Consumer satisfaction scores also dropped, particularly in non-upheld cases where satisfaction dropped from 43 per cent in 2020-21 to 36 per cent last year.

Current accounts were the most complained-about product in the year to March 30, accounting for 25,000 of new cases, with a substantial proportion of these relating to fraud and scams.

The Fos said most of these were ‘authorised’ fraud, where customers move money into an account they believe is legitimate, with these types of scams rising 20 per cent year-on-year.

Personal pensions were the most complained-about investment and pensions product, accounting for 2,662 complaints which were mainly for unsuitable pension arrangement recommendations or for those who had been given wrong or incomplete information about a pension.

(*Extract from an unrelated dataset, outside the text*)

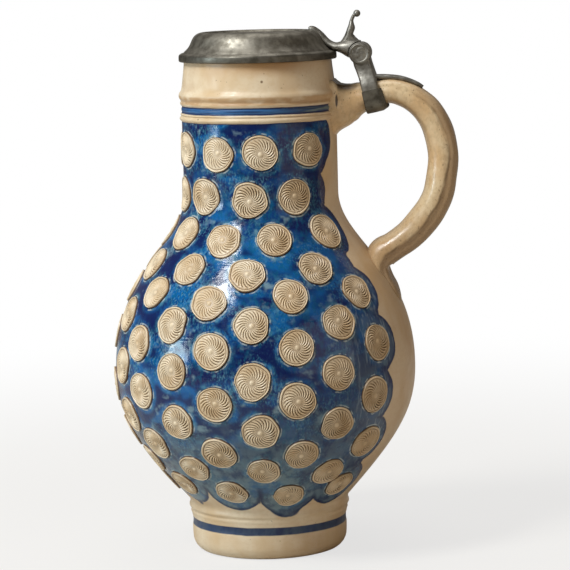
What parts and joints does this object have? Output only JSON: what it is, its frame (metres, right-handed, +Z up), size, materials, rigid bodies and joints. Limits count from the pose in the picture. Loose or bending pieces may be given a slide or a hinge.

Last year, the Fos offered staff "voluntary overtime" to help tackle its backlog of cases.

Workforce

The report shows that the Fos did not meet its targets for ethnic or gender diversity at senior management level in the period.

Its target for senior managers identifying as being from an ethnic minority background was 20 per cent, and it achieved 16 per cent.

The organisation said its ongoing plan to improve representation includes “continued efforts” in recruitment, targeted intervention, and an action plan.

While 45 per cent of the Fos’s senior managers at the time were female, this was 5 percentage points short of its target.

Staff turnover rose from 9.7 per cent in April 2021 to 26.6 per cent by March 2022, which included planned redundancies. 

Budget

The Fos’s operating revenue dropped to £221.7mn, down from £245.1mn the year before, with income £6.9mn higher and expenditure £26.6mn lower.